Wednesday, September 14, 2011

Surrender to the Model



Experienced in the coaching profession, I was in a coaches’ certification program and getting bad grades from my supervisors. I saw myself as a crackerjack coach, and resented the “just okay” assessments.

“You need to surrender to the model, Rose,” a supervisor said. “You may be a great coach. We don’t assess you on that, but on how skillfully you’re using OUR model. . .and you’re not.”

The same goes for you. You got here because you’re tough, independent, and results-oriented; bulling through is usually a workable strategy for you. It is not your nature to surrender to anything. You like when it’s “my way or the highway.” But sometimes you’re there as part of a bigger whole, and bigger dogs than you are barking about what’s to be done (you can see the fangs, too). Somebody bigger than you said, “You all have to make this work,” You came as a champion of your organization, but other champions similarly fighting to do what seems right to them are just as loud as you.

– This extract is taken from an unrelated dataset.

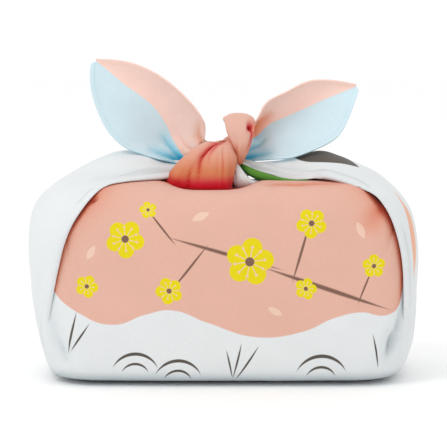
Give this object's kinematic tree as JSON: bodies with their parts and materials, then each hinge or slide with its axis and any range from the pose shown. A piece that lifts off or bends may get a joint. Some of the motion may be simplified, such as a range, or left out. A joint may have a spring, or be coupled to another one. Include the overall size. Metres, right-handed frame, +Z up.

Sometimes you just have to surrender to the model. Do it with grace, and you just might win the day when toughness wouldn’t. You may have to swallow anger at analysts or say the sound-bite without flushing with anger at the reporter who doesn’t have a clue about your business and didn’t bother to research the issue. You can get into trouble when collaboration, cooperation, and compromise are the order of the day, and you’re behaving like a bijon frise yapping at all the ankles entering the room and tempting the “accidental” kick.

I learned this at one of my first corporate-wide meetings and sat next to an experienced plant manager. The presenter, Mr. Big, was speaking English, but I couldn’t see the problem or the decision that needed to be made. “What are we supposed to do here?” I whispered to my table-mate. “We’re supposed to say, ‘What an excellent program you’ve designed, Mr. Big!’” my colleague replied. It was our job, not to critique or approve the project, but to surrender to his model. It wouldn’t be the last time I would growl about such a colossal waste of people’s time and energy, but that’s the way it was, and still is.

You can probably find plenty of examples of how your knowing-better, impatience, and bullheadedness saved the day. There are also times where these fine qualities stymied the project, slowed progress, derailed fruitful discussion because you wouldn’t pay attention to what was going on around and above you, or look for the opportunity beyond the easy pot-shots you could take at the puffed-up suits. You surely cut yourself off from learning, from finding the clever way, from the relationships you nicked in your rush to be you.

The nature of your job is political. Just acquiesce and go with the program from time to time. Surrendering to the model can move you in the direction you would like to go.